UPSELLING: How to increase the number of people who vote, by promoting the idea of joining the electoral register during the provision of other services

1 July 2017
By Bryan Smyth

Cork City Cllr Fiona Ryan (Solidarity)

Cork City Solidarity Councillor Fiona Ryan has brought forward a series of motions to be discussed and debated in Cork City Council with the aim of improving and encouraging voter registration.

The motions, including the introduction of a “Voter Registration Month” which is envisioned to be a conscious drive to provide voter registration forms by public facing council staff throughout a defined month annually, are aimed at breaching the alienation that many people feel towards politics and their power.

Councillor Ryan said;

“There are many people who feel that their voices aren’t counted or heard, particularly in more hard pressed areas where the level of investment and focus on their communities only serves to encourage this attitude.

Much of the current political process, which encourages public action in politics only once every five years when their votes are needed, is a part of the problem.
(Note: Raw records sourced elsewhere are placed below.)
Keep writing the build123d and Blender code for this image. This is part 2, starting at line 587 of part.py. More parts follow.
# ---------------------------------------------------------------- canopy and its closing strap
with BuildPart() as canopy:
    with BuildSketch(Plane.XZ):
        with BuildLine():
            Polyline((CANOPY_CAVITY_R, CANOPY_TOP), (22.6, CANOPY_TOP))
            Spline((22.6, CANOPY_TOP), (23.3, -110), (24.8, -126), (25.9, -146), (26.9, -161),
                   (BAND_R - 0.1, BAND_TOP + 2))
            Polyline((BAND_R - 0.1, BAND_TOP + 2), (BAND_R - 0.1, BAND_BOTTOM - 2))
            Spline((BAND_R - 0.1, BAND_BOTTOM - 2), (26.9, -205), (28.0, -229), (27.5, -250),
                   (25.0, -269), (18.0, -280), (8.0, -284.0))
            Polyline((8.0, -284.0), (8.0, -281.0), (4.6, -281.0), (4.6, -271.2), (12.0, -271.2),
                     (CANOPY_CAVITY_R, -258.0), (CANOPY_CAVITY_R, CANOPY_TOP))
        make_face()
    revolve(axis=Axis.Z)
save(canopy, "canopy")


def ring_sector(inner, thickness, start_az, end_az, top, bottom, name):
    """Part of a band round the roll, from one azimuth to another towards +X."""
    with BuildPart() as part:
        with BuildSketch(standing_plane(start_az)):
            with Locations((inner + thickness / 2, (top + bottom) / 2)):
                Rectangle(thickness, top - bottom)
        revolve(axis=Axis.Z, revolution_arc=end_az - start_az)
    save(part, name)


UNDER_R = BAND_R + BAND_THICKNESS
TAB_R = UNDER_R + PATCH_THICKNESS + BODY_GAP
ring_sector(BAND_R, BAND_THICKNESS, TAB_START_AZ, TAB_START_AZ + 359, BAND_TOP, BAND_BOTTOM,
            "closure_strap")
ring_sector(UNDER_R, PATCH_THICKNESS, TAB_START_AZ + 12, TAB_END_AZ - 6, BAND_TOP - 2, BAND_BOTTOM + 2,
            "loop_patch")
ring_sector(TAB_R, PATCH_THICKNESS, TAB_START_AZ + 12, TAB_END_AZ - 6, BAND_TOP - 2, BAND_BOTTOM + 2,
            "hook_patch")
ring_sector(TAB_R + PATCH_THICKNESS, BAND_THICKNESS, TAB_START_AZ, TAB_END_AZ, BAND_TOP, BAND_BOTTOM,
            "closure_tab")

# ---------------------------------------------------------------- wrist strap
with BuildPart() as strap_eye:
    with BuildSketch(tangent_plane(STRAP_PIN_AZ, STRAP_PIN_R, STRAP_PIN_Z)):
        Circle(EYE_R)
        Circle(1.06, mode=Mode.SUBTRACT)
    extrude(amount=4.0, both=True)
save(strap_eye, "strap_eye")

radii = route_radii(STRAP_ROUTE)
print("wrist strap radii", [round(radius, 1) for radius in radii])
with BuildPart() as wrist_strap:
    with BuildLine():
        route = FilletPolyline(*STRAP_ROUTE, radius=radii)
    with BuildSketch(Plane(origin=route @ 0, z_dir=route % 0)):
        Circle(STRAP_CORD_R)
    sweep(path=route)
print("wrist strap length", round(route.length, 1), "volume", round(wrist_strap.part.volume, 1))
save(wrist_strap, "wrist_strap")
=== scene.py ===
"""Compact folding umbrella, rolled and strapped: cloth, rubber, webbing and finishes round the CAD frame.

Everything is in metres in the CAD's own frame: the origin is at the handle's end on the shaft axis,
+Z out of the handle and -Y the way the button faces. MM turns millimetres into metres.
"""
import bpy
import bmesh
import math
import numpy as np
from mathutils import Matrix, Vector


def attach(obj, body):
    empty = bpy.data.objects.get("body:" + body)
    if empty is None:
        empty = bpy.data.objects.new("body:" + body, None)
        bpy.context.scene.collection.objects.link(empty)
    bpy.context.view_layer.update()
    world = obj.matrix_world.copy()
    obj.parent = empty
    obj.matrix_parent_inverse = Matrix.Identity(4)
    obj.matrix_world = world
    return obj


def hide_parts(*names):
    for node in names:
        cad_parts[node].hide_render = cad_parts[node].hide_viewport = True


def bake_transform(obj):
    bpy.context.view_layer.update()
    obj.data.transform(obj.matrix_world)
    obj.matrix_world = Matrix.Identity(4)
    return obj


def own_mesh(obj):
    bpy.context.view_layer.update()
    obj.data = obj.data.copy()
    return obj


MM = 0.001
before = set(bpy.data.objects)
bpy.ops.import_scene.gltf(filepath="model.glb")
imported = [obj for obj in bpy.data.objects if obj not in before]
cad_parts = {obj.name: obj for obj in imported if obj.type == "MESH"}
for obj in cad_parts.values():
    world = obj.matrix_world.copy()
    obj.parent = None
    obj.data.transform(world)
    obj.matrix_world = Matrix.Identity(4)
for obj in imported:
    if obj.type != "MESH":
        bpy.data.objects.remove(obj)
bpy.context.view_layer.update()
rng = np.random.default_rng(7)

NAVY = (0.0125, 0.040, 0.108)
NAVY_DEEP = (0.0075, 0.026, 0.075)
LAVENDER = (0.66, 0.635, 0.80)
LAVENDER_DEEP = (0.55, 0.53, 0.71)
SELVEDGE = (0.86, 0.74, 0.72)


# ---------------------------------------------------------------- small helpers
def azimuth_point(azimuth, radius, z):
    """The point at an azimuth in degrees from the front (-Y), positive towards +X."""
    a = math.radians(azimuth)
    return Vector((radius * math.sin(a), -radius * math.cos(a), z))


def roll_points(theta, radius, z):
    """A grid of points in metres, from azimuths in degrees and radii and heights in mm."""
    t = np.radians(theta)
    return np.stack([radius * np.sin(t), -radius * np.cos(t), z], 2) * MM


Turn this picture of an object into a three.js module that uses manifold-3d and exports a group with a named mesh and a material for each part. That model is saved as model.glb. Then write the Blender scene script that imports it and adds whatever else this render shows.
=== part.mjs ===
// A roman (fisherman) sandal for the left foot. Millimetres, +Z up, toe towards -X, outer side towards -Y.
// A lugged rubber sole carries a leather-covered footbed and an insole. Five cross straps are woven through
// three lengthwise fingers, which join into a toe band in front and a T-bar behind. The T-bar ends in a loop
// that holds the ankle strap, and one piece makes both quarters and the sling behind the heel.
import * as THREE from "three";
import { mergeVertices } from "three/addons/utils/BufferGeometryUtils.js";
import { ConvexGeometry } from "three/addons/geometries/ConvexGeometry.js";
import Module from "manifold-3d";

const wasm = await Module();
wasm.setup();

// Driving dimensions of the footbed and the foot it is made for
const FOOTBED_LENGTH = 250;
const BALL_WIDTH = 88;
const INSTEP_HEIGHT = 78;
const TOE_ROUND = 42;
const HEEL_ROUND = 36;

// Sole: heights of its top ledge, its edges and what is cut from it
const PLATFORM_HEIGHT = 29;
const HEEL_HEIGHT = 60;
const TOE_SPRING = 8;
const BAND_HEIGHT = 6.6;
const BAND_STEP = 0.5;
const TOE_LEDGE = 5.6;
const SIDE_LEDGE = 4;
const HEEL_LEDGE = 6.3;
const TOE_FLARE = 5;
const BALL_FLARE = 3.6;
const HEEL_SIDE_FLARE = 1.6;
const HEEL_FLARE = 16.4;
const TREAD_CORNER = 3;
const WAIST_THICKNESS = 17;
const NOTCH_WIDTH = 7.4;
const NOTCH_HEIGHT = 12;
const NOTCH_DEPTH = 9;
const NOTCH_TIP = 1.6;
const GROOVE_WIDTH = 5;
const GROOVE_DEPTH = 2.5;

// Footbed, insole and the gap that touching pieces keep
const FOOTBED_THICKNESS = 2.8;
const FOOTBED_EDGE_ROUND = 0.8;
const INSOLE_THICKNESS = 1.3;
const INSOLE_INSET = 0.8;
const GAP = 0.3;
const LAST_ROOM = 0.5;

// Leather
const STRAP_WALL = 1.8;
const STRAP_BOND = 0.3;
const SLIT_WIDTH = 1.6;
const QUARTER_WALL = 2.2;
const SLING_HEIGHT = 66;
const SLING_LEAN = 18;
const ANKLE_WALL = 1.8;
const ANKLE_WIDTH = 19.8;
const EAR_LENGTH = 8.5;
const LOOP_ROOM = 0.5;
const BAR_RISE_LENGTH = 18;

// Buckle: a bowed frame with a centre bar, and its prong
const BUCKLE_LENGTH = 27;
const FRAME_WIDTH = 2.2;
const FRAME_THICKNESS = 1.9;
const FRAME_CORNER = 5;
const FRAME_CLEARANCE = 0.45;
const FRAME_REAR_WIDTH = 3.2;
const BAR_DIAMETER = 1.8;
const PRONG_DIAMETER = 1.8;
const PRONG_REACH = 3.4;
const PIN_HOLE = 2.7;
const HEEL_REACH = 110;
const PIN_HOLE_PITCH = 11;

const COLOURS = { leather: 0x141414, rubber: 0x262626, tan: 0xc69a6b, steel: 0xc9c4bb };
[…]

The water charges movement, led and organised by working class communities themselves, reawakened many people to their own power.
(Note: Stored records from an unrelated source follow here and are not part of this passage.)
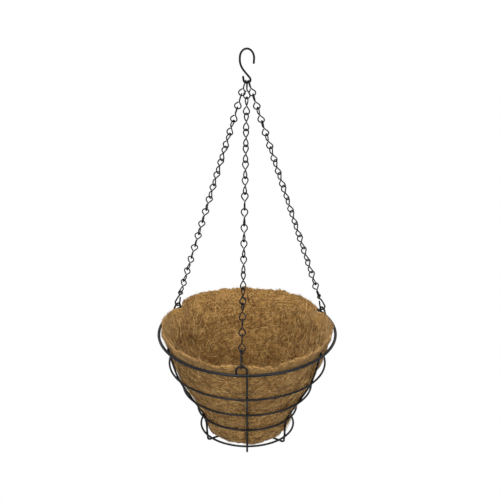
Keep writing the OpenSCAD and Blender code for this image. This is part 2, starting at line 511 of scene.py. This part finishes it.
half = liner_t / 2
outside = spaced(wall_line(0, liner_floor), row_step)
inside = spaced(wall_line(wall_across, liner_floor + liner_t), row_step)[::-1]
crest = spaced(arc((edge_r - half, crest_h - half), half, 0, 180, 24), crest_step)
profile = np.concatenate([outside, crest, inside])
for easing in range(2):
    profile[1:-1] = (profile[:-2] + 2 * profile[1:-1] + profile[2:]) / 4
rows = len(profile)
crest_from = len(outside)
crest_to = crest_from + len(crest)
along = np.gradient(profile, axis=0)
along /= np.linalg.norm(along, axis=1, keepdims=True)
facing = np.stack([along[:, 1], -along[:, 0]], axis=1)
radius, height = profile[:, 0], profile[:, 1]


def rise(value, low, high):
    """Smooth step from 0 at low to 1 at high."""
    t = np.clip((value - low) / (high - low), 0, 1)
    return t * t * (3 - 2 * t)


def away(azimuth, centre):
    """Degrees between two azimuths."""
    return (azimuth - centre + 180) % 360 - 180


azimuths = np.arange(columns) * 360 / columns
rib_az = [a + arch_turn for a in anchor_az.values()] + [a + 180 for a in anchor_az.values()]
at_rib = sum(np.exp(-((away(azimuths, a) * mm_per_degree / rib_press) ** 2)) for a in rib_az)
at_clip = sum(
    np.exp(-((away(azimuths, a) * mm_per_degree / clip_press) ** 2)) for a in anchor_az.values()
)


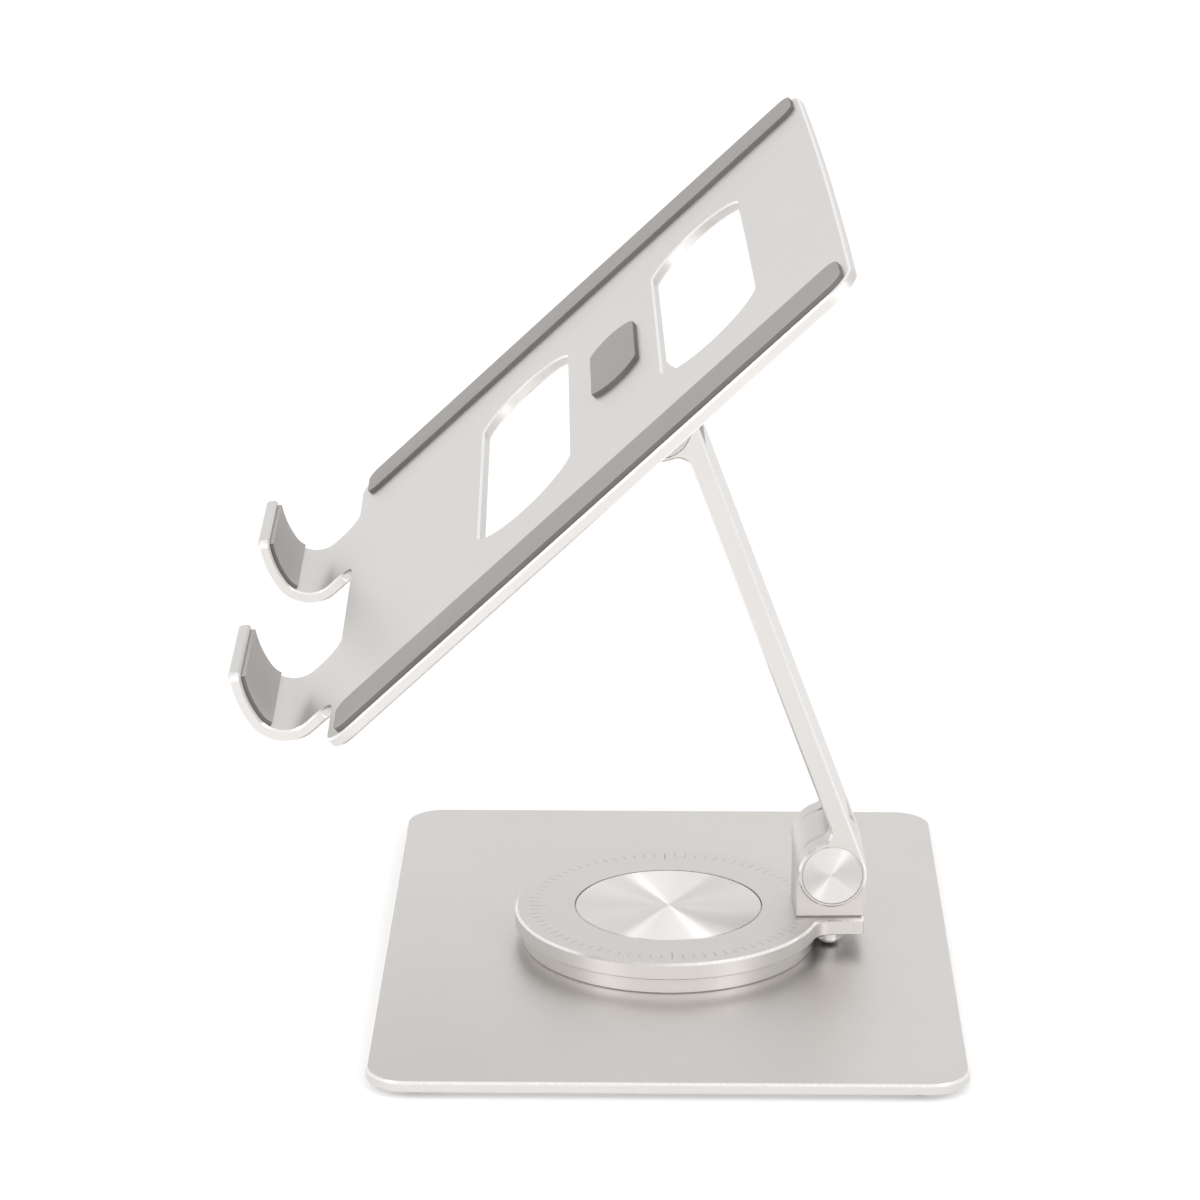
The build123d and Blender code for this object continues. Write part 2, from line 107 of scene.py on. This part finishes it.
class Graph:
    """A short way to write a material's node tree."""

    def __init__(self, name):
        self.material = bpy.data.materials.new(name)
        self.material.use_nodes = True
        self.tree = self.material.node_tree
        self.shader = self.tree.nodes["Principled BSDF"]

    def node(self, kind, inputs=None, **settings):
        made = self.tree.nodes.new(kind)
        for key, value in settings.items():
            setattr(made, key, value)
        for key, value in (inputs or {}).items():
            self.put(made.inputs[key], value)
        return made

    def put(self, socket, value):
        if isinstance(value, bpy.types.NodeSocket):
            self.tree.links.new(value, socket)
        else:
            socket.default_value = value

    def set(self, **inputs):
        for key, value in inputs.items():
            self.put(self.shader.inputs[key.replace("_", " ")], value)

    def math(self, operation, a, b=0.0, c=0.0):
        made = self.node("ShaderNodeMath", operation=operation)
        for socket, value in zip(made.inputs, (a, b, c)):
            self.put(socket, value)
        return made.outputs[0]

    def coords(self):
        return self.node("ShaderNodeTexCoord").outputs["Object"]

    def blend(self, a, share, b):
        """A weighted sum of two values."""
        return self.math("MULTIPLY_ADD", a, share, self.math("MULTIPLY", b, 1.0 - share))

    def noise(self, where, scale, detail=2.0, rough=0.5):
        made = self.node("ShaderNodeTexNoise", {"Vector": where, "Scale": scale, "Detail": detail})
        made.inputs["Roughness"].default_value = rough
        return made.outputs["Fac"]

    def ramp(self, value, low, high, out_low, out_high):
        made = self.node("ShaderNodeMapRange", {"Value": value})
        for key, number in zip(RANGE_KEYS, (low, high, out_low, out_high)):
            self.put(made.inputs[key], number)
        return made.outputs["Result"]

    def spread(self, value, out_low, out_high):
        """Stretches the useful middle of a noise value over a new range."""
        return self.ramp(value, 0.3, 0.7, out_low, out_high)

    def mix(self, factor, a, b):
        made = self.node("ShaderNodeMix", data_type="RGBA")
        self.put(made.inputs[0], factor)
        for socket, value in ((made.inputs[6], a), (made.inputs[7], b)):
            self.put(socket, value if isinstance(value, bpy.types.NodeSocket) else (*value, 1.0))
        return made.outputs[2]

    def bump(self, height, strength, distance, below=None):
        settings = {"Height": height, "Strength": strength, "Distance": distance}
        made = self.node("ShaderNodeBump", settings)
        if below is not None:
            self.put(made.inputs["Normal"], below)
        return made.outputs["Normal"]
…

Between a potential referendum to Repeal the 8th on the horizon within the next year, local elections by 2019 and the possibility of a General Election in the mean time, now is the time to make sure your voice is counted and heard.”

Councillor Ryan indicated to the recent U.K. elections as a source of inspiration for the set of motions being put forward to council.

She said;

“The power of movements to awaken and activate ordinary people who then in turn translate their desire for change into a political expression is extremely important aspect in having the interests of the many being translated into material change.
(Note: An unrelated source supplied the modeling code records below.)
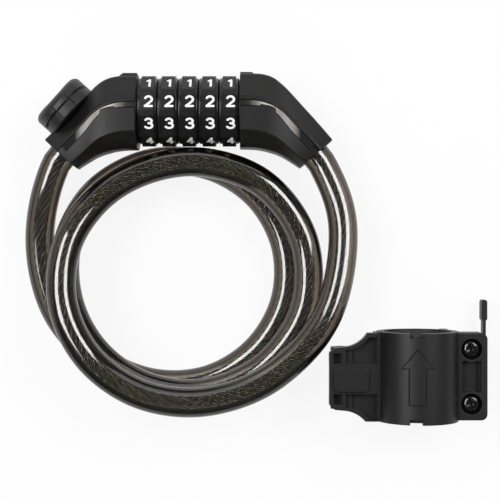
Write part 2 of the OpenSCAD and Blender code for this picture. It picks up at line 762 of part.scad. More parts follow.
module clamp_front() {
    inner = knuckle_half + knuckle_gap;
    color("#2c2c2e") at_bracket() difference() {
        union() {
            difference() {
                y_bar(0, clamp_z, -clamp_h / 2, clamp_h / 2, 2 * clamp_r);
                cut_below(front_z0);
            }
            screw_flange(front_z0, front_z1);
            hinge_flange();
            translate([0, arm_y, 0]) {
                front_knuckle(inner, arm_half);
                front_knuckle(-arm_half, -inner);
                round_plate(pad_x[0], pad_x[1], -pad_half - pad_low, pad_half - pad_low,
                    front_z1 - 1, front_z1 + pad_rise, pad_round);
            }
        }
        clamp_cutout();
        y_bar(hinge_x, hinge_z, -clamp_h, clamp_h, hinge_pin_d + 2 * seat_gap);
        translate([hinge_x - hinge_r - knuckle_room, arm_y - inner, 0])
            cube([2 * hinge_r + knuckle_room + knuckle_gap, 2 * inner, front_z0 + 2 * knuckle_gap]);
        arm_hollows();
        screw_holes(0, far, screw_d + 2 * screw_hole_gap);
        screw_holes(screw_seat_z, far, screw_head_d + 2 * head_hole_gap);
        difference() {
            translate([screw_x - recess_w / 2, -recess_h / 2, screw_seat_z])
                cube([recess_w, recess_h, flange_t]);
            screw_holes(0, far, screw_head_d + 2 * recess_wall);
        }
        front_notches();
        arrow();
    }
}

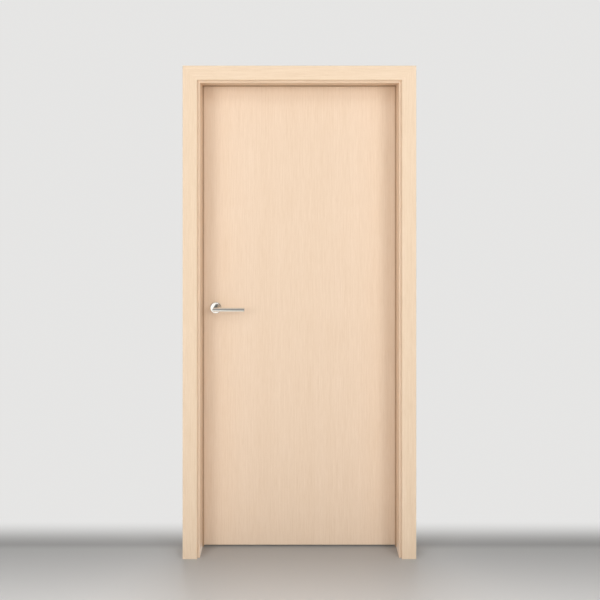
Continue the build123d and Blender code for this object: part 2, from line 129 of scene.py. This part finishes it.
class Finish(Nodes):
    """A material, its shader and the patterns that feed it."""

    def __init__(self, name, **fixed):
        self.material = bpy.data.materials.new(name)
        self.material.use_nodes = True
        super().__init__(self.material.node_tree)
        self.shader = next(n for n in self.tree.nodes if n.type == "BSDF_PRINCIPLED")
        for socket, value in fixed.items():
            self.shader.inputs[socket.replace("_", " ")].default_value = value

    def place(self):
        """Object coordinates as three values, in metres."""
        coordinates = self.node("ShaderNodeTexCoord", output="Object")
        split = {0: coordinates}
        return [self.node("ShaderNodeSeparateXYZ", inputs=split, output=axis) for axis in range(3)]

    def noise(self, x, y, z, detail=2.0, roughness=0.5):
        """Noise whose scale is set by the numbers that the three places are multiplied by."""
        vector = self.node("ShaderNodeCombineXYZ", inputs={0: x, 1: y, 2: z})
        inputs = {"Vector": vector, "Scale": 1.0, "Detail": detail, "Roughness": roughness}
        return self.node("ShaderNodeTexNoise", inputs=inputs)

    def ramp(self, value, *stops):
        """Levels of grey at places between 0 and 1, each stop a place and a level."""
        return self.node("ShaderNodeValToRGB", {"stops": stops}, {0: value})

    def mix(self, factor, first, second):
        """Between two colours, which are three numbers or a link."""
        colours = [c if isinstance(c, Value) else (*c, 1) for c in (first, second)]
        inputs = {0: factor, 6: colours[0], 7: colours[1]}
        return self.node("ShaderNodeMix", {"data_type": "RGBA"}, inputs, output=2)

    def use(self, **links):
        """Feeds values to the shader, by the names of its sockets."""
        for socket, value in links.items():
            self.tree.links.new(value.socket, self.shader.inputs[socket.replace("_", " ")])

    def bump(self, height, strength, distance):
        """Fine relief, with the full distance in metres where the height is 1."""
        inputs = {"Strength": strength, "Distance": distance, "Height": height}
        self.use(Normal=self.node("ShaderNodeBump", inputs=inputs))


def linear(red, green, blue):
    """A colour given as it looks on a screen, 0 to 255."""
    levels = [c / 255 for c in (red, green, blue)]
    return tuple(c / 12.92 if c <= 0.04045 else ((c + 0.055) / 1.055) ** 2.4 for c in levels)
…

We only need look across to our neighbors in UK to see this in real time. The social movement that developed around Corbyn and the subsequent shock election result, carried primarily by first time young voters, has changed the political reality forever.

Political representation amongst communities that are most effected by the austerity and conservative policies of the establishment is important and these motions aim towards bridging that gap to the fullest extent possible, at minimal cost and effort.”

Solidarity will continue to campaign on the streets towards encouraging people to register to vote, but more importantly, to become actively engaged in their communities and on a political level to fight for real change and against social and economic inequality.


  1. That every year, Cork City council will engage in a “Voter Registration Month” where all council staff who have interaction with the public will encourage application and hand out registration forms as a part of their activities.”
  2. That Cork City Council will have voter registration forms available and visible at the housing counters in public areas of City Hall.”
  3. That when Cork City Council allocates local authority housing, a voting registration form is provided automatically alongside additional correspondence relating to the tenancy.”